## start GIVEN INFORMATION

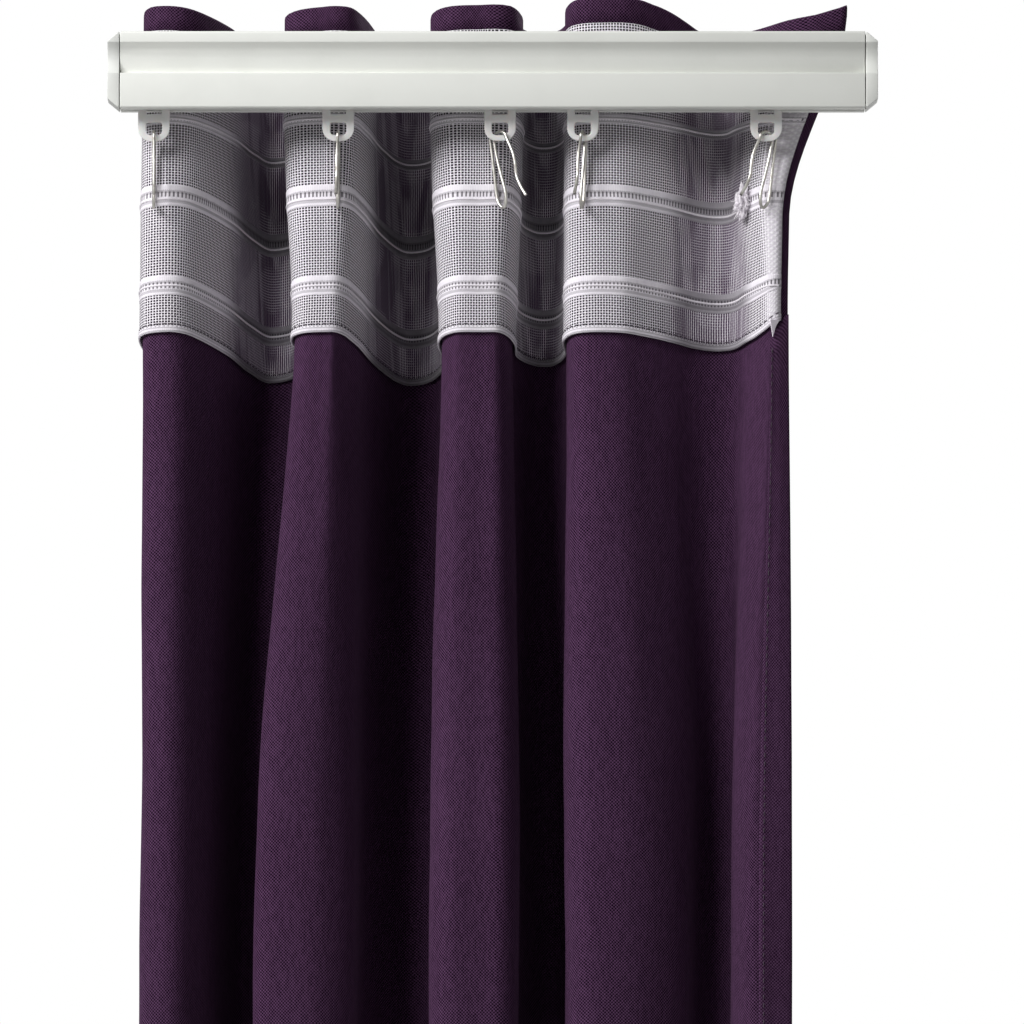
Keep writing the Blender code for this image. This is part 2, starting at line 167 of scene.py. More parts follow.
# %% Floor
HEM_Z = cad_box[0][2]
floor_mesh = bpy.data.meshes.new("floor")
floor_bm = bmesh.new()
bmesh.ops.create_grid(floor_bm, x_segments=1, y_segments=1, size=4)
bmesh.ops.translate(floor_bm, verts=floor_bm.verts, vec=(0, 0, HEM_Z - 0.02))
floor_bm.to_mesh(floor_mesh)
floor_bm.free()
floor = bpy.data.objects.new("floor", floor_mesh)
bpy.context.scene.collection.objects.link(floor)
print("floor at", round(HEM_Z - 0.02, 3))

# %% [markdown]
# ## Shader sums
# Weave, net and grain are sums of waves and noise. Writing them with node calls
# hides the sum, so a small class wraps a node's output and turns Python's
# operators into Math nodes. Any other node comes from its one method, `add`.

# %% Shader helper


class Wire:
    """A node's output that can be used in ordinary sums."""

    def __init__(self, tree, socket=None):
        self.tree = tree
        self.socket = socket

    def add(self, kind, settings=None, sockets=None, output=0):
        node = self.tree.nodes.new(kind)
        settings = dict(settings or {})
        stops = settings.pop("stops", None)
        for name, value in settings.items():
            setattr(node, name, value)
        if stops:
            ramp = node.color_ramp.elements
            while len(ramp) < len(stops):
                ramp.new(0.5)
            for element, (position, colour) in zip(ramp, stops):
                element.position, element.color = position, (*colour, 1)
        for name, value in (sockets or {}).items():
            if isinstance(value, Wire):
                self.tree.links.new(value.socket, node.inputs[name])
            else:
                node.inputs[name].default_value = value
        return Wire(self.tree, node.outputs[output])

    def maths(self, operation, *others):
        return self.add("ShaderNodeMath", {"operation": operation}, dict(enumerate((self, *others))))

    def __add__(self, other):
        return self.maths("ADD", other)

    def __mul__(self, other):
        return self.maths("MULTIPLY", other)

    def __sub__(self, other):
        return self.maths("SUBTRACT", other)

    def __rsub__(self, other):
        return self * -1 + other

    __radd__ = __add__
    __rmul__ = __mul__

    def wave(self):
        """1 at whole numbers, 0 half way between them."""
        return (self * math.tau).maths("COSINE") * 0.5 + 0.5

    def step(self, low, high):
        """0 below low, 1 above high, smooth between."""
        settings = {"interpolation_type": "SMOOTHSTEP"}
        sockets = {"Value": self, "From Min": low, "From Max": high}
        return self.add("ShaderNodeMapRange", settings, sockets)

    def paint(self, low, high):
        """A colour between low at 0 and high at 1."""
        settings = {"data_type": "RGBA"}
        sockets = {0: self, 6: _rgba(low), 7: _rgba(high)}
        return self.add("ShaderNodeMix", settings, sockets, output=2)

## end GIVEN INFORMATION

What you return should be the lines from the start of the data through the line with "self.socket = socket", quoted exactly and nothing more.

SOLUTION FOR THIS TASK:
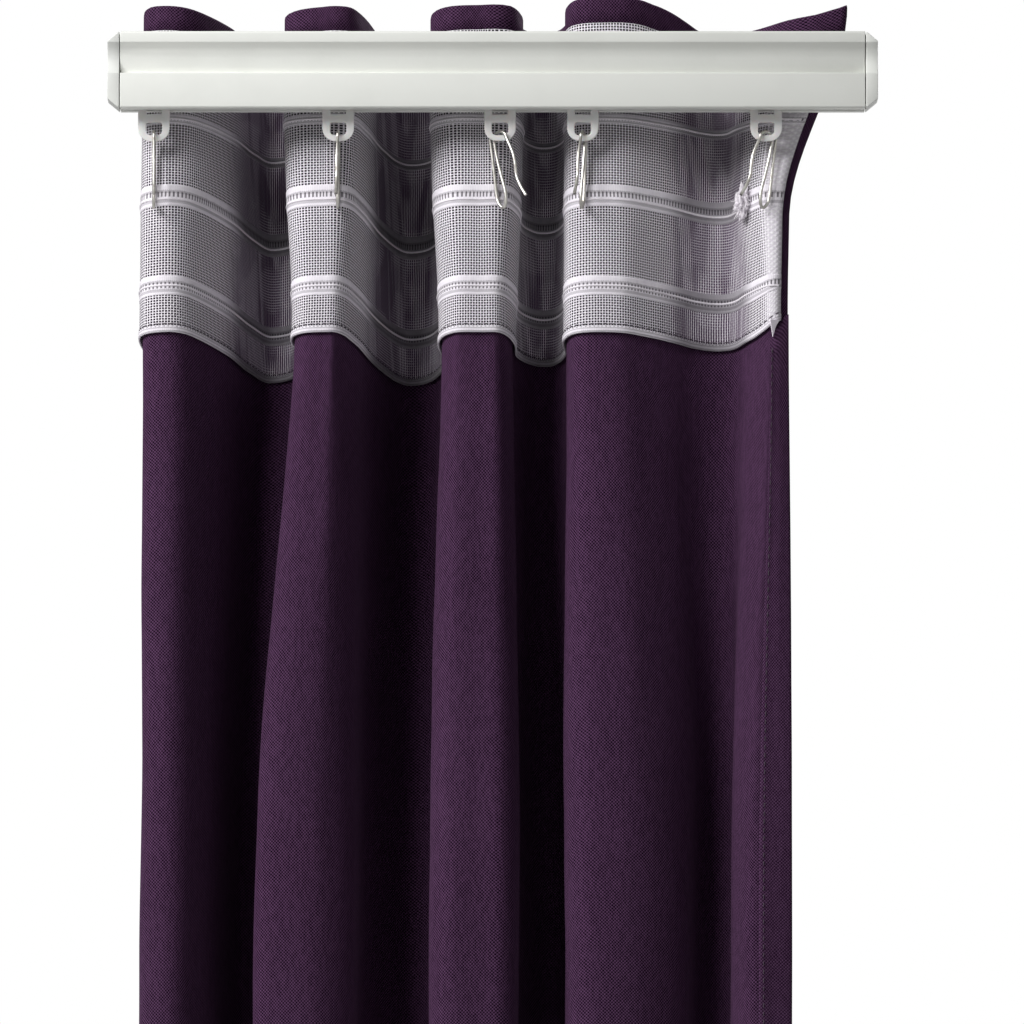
Keep writing the Blender code for this image. This is part 2, starting at line 167 of scene.py. More parts follow.
# %% Floor
HEM_Z = cad_box[0][2]
floor_mesh = bpy.data.meshes.new("floor")
floor_bm = bmesh.new()
bmesh.ops.create_grid(floor_bm, x_segments=1, y_segments=1, size=4)
bmesh.ops.translate(floor_bm, verts=floor_bm.verts, vec=(0, 0, HEM_Z - 0.02))
floor_bm.to_mesh(floor_mesh)
floor_bm.free()
floor = bpy.data.objects.new("floor", floor_mesh)
bpy.context.scene.collection.objects.link(floor)
print("floor at", round(HEM_Z - 0.02, 3))

# %% [markdown]
# ## Shader sums
# Weave, net and grain are sums of waves and noise. Writing them with node calls
# hides the sum, so a small class wraps a node's output and turns Python's
# operators into Math nodes. Any other node comes from its one method, `add`.

# %% Shader helper


class Wire:
    """A node's output that can be used in ordinary sums."""

    def __init__(self, tree, socket=None):
        self.tree = tree
        self.socket = socket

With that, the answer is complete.